Insulting the Captive Audience


This week, while perusing the Federal Reserve’s balance sheet figures, we came across a rather curious note.  We don’t know how long the Fed’s had this note posted to its website.  But we can’t recall ever seeing it.  The note reads as follows:




“The Federal Reserve’s balance sheet has expanded and contracted over time.  During the 2007-08 financial crisis and subsequent recession, total assets increased significantly from $870 billion in August 2007 to $4.5 trillion in early 2015.  Then, reflecting the FOMC’s balance sheet normalization program that took place between October 2017 and August 2019, total assets declined to under $3.8 trillion.  Beginning in September 2019, total assets started to increase.”




Directly below this note is the following chart:



Total assets of the Federal Reserve since 2008 – never-ending expansion (shaded areas indicate recessions) [PT]


Does this look like a balance sheet that expands and contracts over time?


Quite frankly, the Fed’s balance sheet chart, and the extreme dollar debasement that it illustrates, is a disgrace.  The fact that the Fed had to add this flagrantly false note as preface to its disgraceful chart is an insult.


This is a direct offense to anyone who has built a modest savings account by exchanging their time for dollars.  The time and effort put to obtaining these dollars is being stolen by the insidious process of central bank engineered money supply inflation.  Year in and year out, these earned dollars will be worth less and less.


Moreover, normalization is a Fed lie.  It never happened.  Yes, $700 billion was contracted from the Fed’s Balance sheet between October 2017 and August 2019.  But that was in the wake of a $3.5 trillion expansion.  And it was quickly followed by another $3 trillion balance sheet expansion this spring.


The Fed’s real priority was never to reduce its balance sheet.  The Fed’s real priority is to keep the Treasury and the big banks flush with cash.



As of June 2020 the year-on-year growth rate of the US broad true money supply TMS-2 accelerated to 34.4%, setting a new multi-decade high and surpassing the previous Greenspan and Bernanke shenanigans by a huge margin. [PT]



Money Printer Go BRRR


A secondary effect – for now – of the Fed’s balance sheet expansion is a booming stock market.  This, like the Presidential election, is a distraction.

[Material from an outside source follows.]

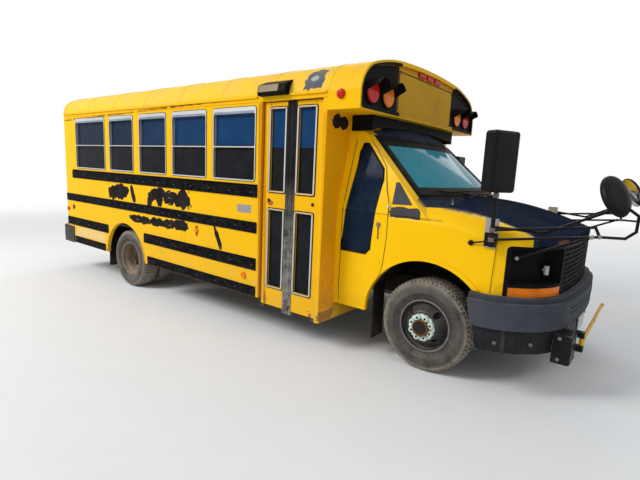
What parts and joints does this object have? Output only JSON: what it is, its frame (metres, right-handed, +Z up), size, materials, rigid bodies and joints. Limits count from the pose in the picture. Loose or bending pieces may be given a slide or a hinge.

The real noteworthy thing taking place that will have a real impact on your life, has less to do with the stock market or who will be the next President.  Rather, the real noteworthy thing taking place today – at this very moment – has everything to do with the Fed’s attempt to suspend the credit cycle.


What we are talking about here are interest rates.  If you have not noticed, they have been going down as of late.  In fact, they have been going down a lot.  The yield on the 10-Year Treasury note dropped to nearly 0.5 percent earlier in the week.



We have found a new synonym for the term “minuscule” – it is “10-year treasury note yield”. At least it is not negative yet… [PT]



Modern era Treasury rate data has been continuously recorded since 1871.  The lowest yield on the 10-Year Treasury on record dating back 149-years was reached this week.  What is going on?


Attaining this remarkable milestone took decades of lies, propaganda, and relentless intervention by central planners.  A good portion of the Fed’s balance sheet assets, shown on the chart above, are US treasuries.


The Fed expands its balance sheet, via digital ledger notations, and buys treasuries.  This is called monetizing the debt.  This, in essence, is printing press money – as in, money printer go BRRR.  Washington then spends this fake brrr money via government contracts, government programs, CARES Act stimulus, and whatever other spending bills Congress passes.


The vertical jump on the right side of the chart of Fed assets, for the year 2020, is composed of Treasury notes that were bought with fake brrr money to fund the CARES Act. This coordinated attack on your dollars by the Fed and the US Treasury is what makes the $26.6 trillion national debt possible.